Когда мы были маленькими, мама купила нам по альбому для рисования и сказала, что это наши первые фотоальбомы. У каждой дочери в альбоме на титульном листе она написала послание любви и пожелания. В моем альбоме оно начиналось так: «Милая моя, добрая душа…». Да, я милая и добрая! И душевная! Так меня увидела мама и позволила мне, ребенку, также посмотреть на себя. Подойдя к полувековому своему рубежу, я продолжаю на себя смотреть мамиными глазами как на милую и добрую и нести эти качества в себе, чтобы мама знала, что она не ошиблась, благословив меня милой и доброй. Конечно, тот альбом долго не прослужил, так как не был предназначен для фото. Я купила новый, более подходящий, но мамино послание переписала на тот же титульный лист, и заканчивалось оно просто, подписью: «…твоя мама». Вот и сейчас, заканчивая свое послание, я несу ответственность перед будущим и настоящим своим поколением, что я впишу между «милая моя и добрая душа» и «твоя мама». Чем я могу послужить своему роду, какими словами благословить, что запомнят и вложат они в свое сердце?
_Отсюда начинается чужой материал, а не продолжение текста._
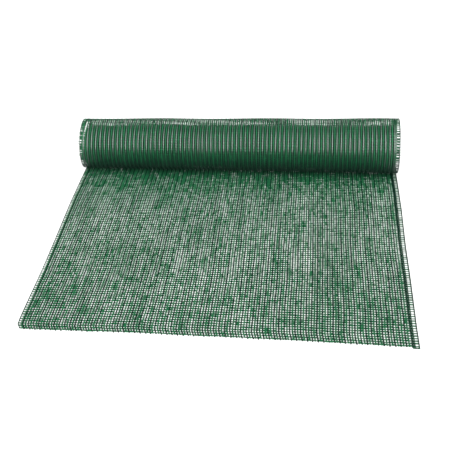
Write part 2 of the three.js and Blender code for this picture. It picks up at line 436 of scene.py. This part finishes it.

Моя мама вложила в эти простые слова что-то важное, что коснулось моего сердца и стало моим ориентиром по жизни, она приучила меня искать доброе и важное, что я называю сейчас - Богоисканием. В то, советское и атеистическое время, она сумела найти слова, которые повлияли на мой выбор и в осознанном возрасте прийти к Иисусу Христу, получить спасение в вечности. Я благодарю Господа за свою маму. Так благость и милость да сопровождают маму во все дни ее жизни, и пребудет в доме Господнем многие дни.